The general hypothesis underlying my work revolves around the idea of the “metaphorization” of scientific notions, a central operation carried out by scientific popularization, as studied by Yves Jeanneret. Far from being limited to its rhetorical and pedagogical dimensions only, this “metaphorization” involves a set of social practices calling for socio-historical contextualization.
This account of a specific aspect of scientific popularization relies on a more general premise : “our ordinary conceptual system, in terms of which we both think and act, is fundamentally metaphorical in nature” (Lakoff and Johnson, 1980) and on the notion that scientific knowledge is among the main supplier of metaphors within the contemporary era (see Hans Blumenberg’s work on longue durée). This premise has been explored for several decades now by different research trends affiliated with phenomenology and cognitive sciences.

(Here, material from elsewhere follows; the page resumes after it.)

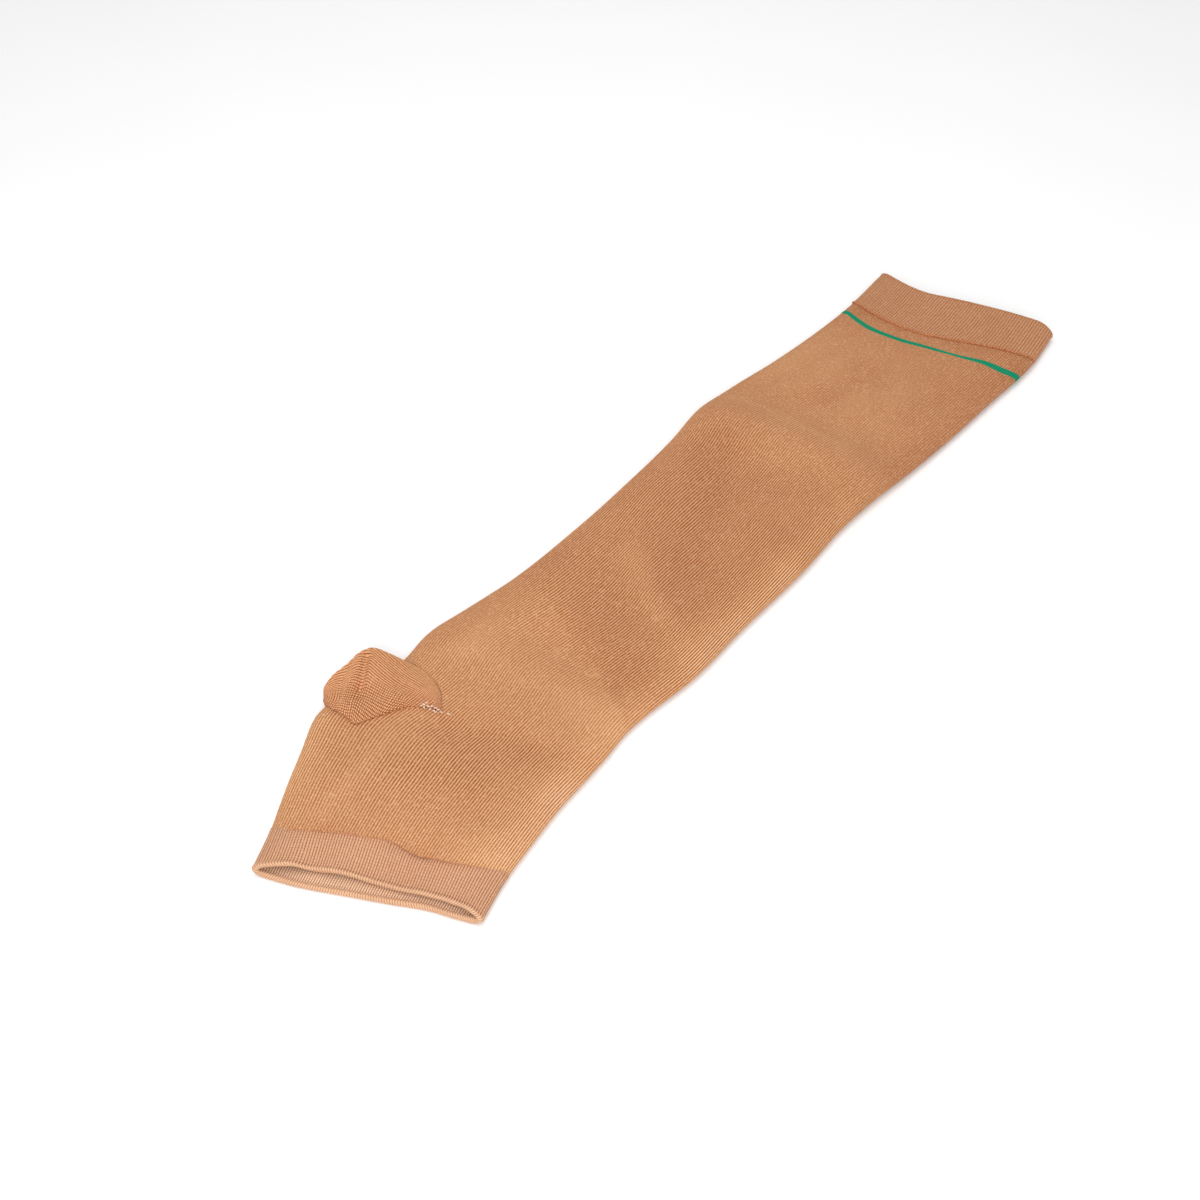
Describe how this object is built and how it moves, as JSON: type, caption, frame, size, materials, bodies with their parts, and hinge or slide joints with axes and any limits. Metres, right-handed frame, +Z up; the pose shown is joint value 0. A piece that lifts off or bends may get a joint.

My current research therefore focuses on the way metaphors inspired by life sciences and sciences of the mind are produced, used, and disseminated. I am currently investigating the notion of “reptilian brain”, a common metaphor in discourses dealing with aggressiveness and conflicts. My research is articulated in three parts : a sociohistory of the concept and its transformation into a notion tailored for mainstream media ; a sociology of the producers, their intermediaries and the media used (written, audiovisual, digital) ; and finally a study of the ways these discourses are being appropriated, drifting towards social behavior and back.

Finally, a secondary objective of this research is to discuss some of the “biopsychological” approaches to social interaction and cultural transmission, such as cognitive anthropology.